Prakaraṇa 4 · Verse 17
उत्साह-भ्रंश आयासः क्लान्तिश् चापि मनो-धृतिः, एतत् कष्ट-चतुष्टयं योगिनां बाधकायकम्
utsāha-bhraṃśa āyāsaḥ klāntiś cāpi mano-dhṛtiḥ, etat kaṣṭa-catuṣṭayaṃ yogināṃ bādhakāyakam
Loss of enthusiasm, futile effort, fatigue, and mental agitation: this quartet of difficulties afflicts the yogīs.

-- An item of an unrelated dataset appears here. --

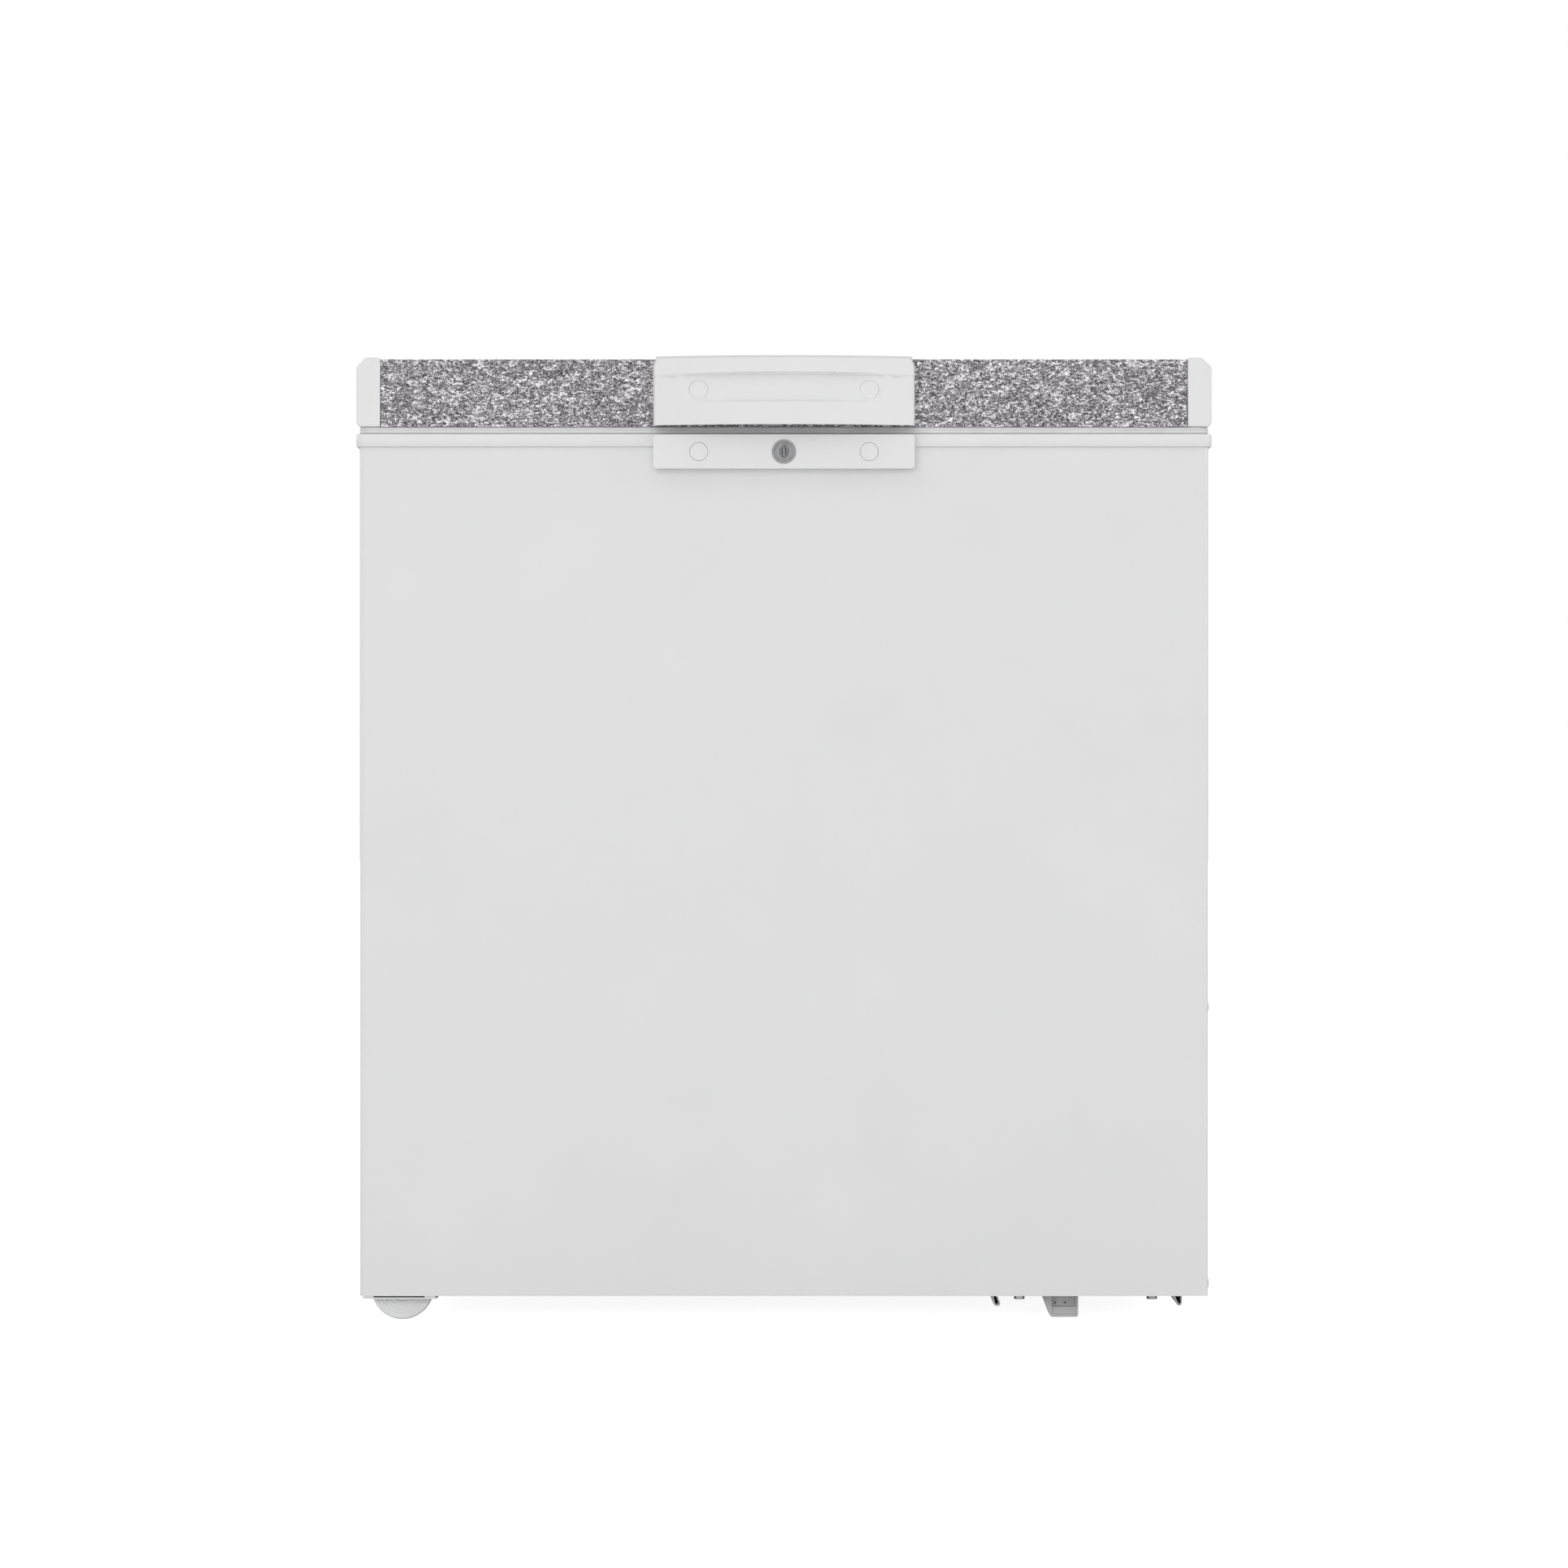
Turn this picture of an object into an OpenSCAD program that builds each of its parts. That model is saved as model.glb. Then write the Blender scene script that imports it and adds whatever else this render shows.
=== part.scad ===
// Chest freezer: a spring-hinged lid over an insulated cabinet, on two rollers and two feet.
// Millimetres, +Z up. The origin is on the floor under the middle of the overall box.
// The front faces -Y, and the machine room is at the right-hand end, +X.

/* [Overall size] */
// Width over the rim frame
overall_w = 755; // [750:1:760]
// Depth from the front of the handle to the back of the hinge covers
overall_d = 725; // [722:1:730]
// Height of the lid's end trims above the floor
overall_h = 850; // [848:1:852]

/* [Cabinet] */
// Gap between the floor and the underside of the cabinet
floor_gap = 22.2; // [22:0.1:22.4]
// Height of the rim frame's outer skirt
rim_h = 11.5; // [10:0.5:13]
// How far the rim frame stands proud of the skin
rim_proud = 3; // [2.5:0.1:3.5]
// Insulated wall, from the outside of the skin to the inside of the liner
wall = 62; // [61:0.5:63]
// Depth of the basket's ledge below the rim
ledge_drop = 70.9; // [70:0.1:72]
// Height of the storage floor above the ground
liner_floor = 82; // [80:1:84]
// Height of the step over the machine room above the ground
step_top = 330; // [328:1:332]
// Distance from the middle of the cabinet to the riser of the step
step_x = 140; // [138:1:142]
// Distance from the middle of the cabinet to the wall of the machine room
machine_x = 191; // [190.5:0.5:191.5]
// Height of the machine room's ceiling above the ground
machine_top = 283; // [282:0.5:284]

/* [Lid] */
// Height of the lid
lid_h = 61; // [60:0.5:62]
// Gap between the lid and the rim, filled by the gasket
gasket_gap = 6.1; // [5.5:0.1:7]
// Width of each end trim, seen from the front
trim_w = 21.5; // [20:0.5:23]
// How far the lid's inner panel dips below the underside of the lid
plug_drop = 19; // [15:1:20]

/* [Handle and lock] */
// Length of the handle and of the lock plate
handle_w = 230; // [220:5:240]
// How far the middle of the handle stands out from the front of the lid
handle_proud = 34.5; // [33:0.5:36]
// Radius of the handle's bow, seen from above
bow_r = 409; // [400:1:430]
// Distance of each screw from the middle of the handle
screw_x = 75; // [70:1:80]
// Height of the lock plate
plate_h = 30; // [29:0.5:31]
// Diameter of the lock barrel
barrel_d = 18.4; // [18:0.1:19]

/* [Feet and rollers] */
// Diameter of the rollers
roller_d = 55; // [54:0.5:56]
// Width of the rollers
roller_w = 20; // [18:1:21]
// Distance from the middle of the cabinet to the middle of a roller
roller_x = 338; // [336:0.5:338]

/* [Basket] */
// Width of the basket along the cabinet
basket_w = 230; // [220:5:235]
// Depth of the basket below its rim
basket_h = 190; // [150:5:200]

/* [Hidden] */
$fn = 48;

// Cabinet planes
skin_t = 1;
skin_r = 5;
rim_x = overall_w / 2;
skin_x = rim_x - rim_proud;
lid_front = -overall_d / 2 + handle_proud;
skin_front = lid_front + rim_proud;
skin_rear = overall_d / 2 - 20;
lid_rear = skin_rear + rim_proud;
lid_bottom = overall_h - lid_h;
rim_top = lid_bottom - gasket_gap;
rim_bottom = rim_top - rim_h;
skin_top = rim_top - 3;
rear_panel_y = skin_rear - 2;

// Storage space
liner_t = 1;
liner_x = skin_x - wall;
liner_front = skin_front + wall;
liner_rear = skin_rear - wall;
liner_r = 20;
ledge_z = rim_top - ledge_drop;
ledge_w = 8;
tube_gap = 10.5;
duct_r = 6;
store_y = (liner_front + liner_rear) / 2;
store_half_y = (liner_rear - liner_front) / 2;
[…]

The kaṣṭa-catuṣṭaya — the quartet of difficulties — is a clinical diagnosis of the practitioner. Utsāha-bhraṃśa: the collapse of initial impetus, when novelty fades and practice becomes a dull routine. Āyāsa: effort that bears no fruit, mechanical repetition without attention. Klānti: the physical and mental exhaustion that results from forcing. Mano-dhṛti: the agitation that occurs when the mind, weary of being controlled, rebels. These four form a pathological sequence: the loss of enthusiasm leads to strained effort, which produces fatigue, which culminates in mental rebellion. Patañjali anticipates this in Yoga Sūtra I.30: styāna — lethargy — as an obstacle. Vasiṣṭha expands on this: it is not merely lethargy but the entire cycle of motivational collapse. The solution is not more discipline, but kauśalam — skill, intelligence in effort. The Gītā II.50 defines yoga as karma-kauśalam: skill in action. Not more force, but better technique.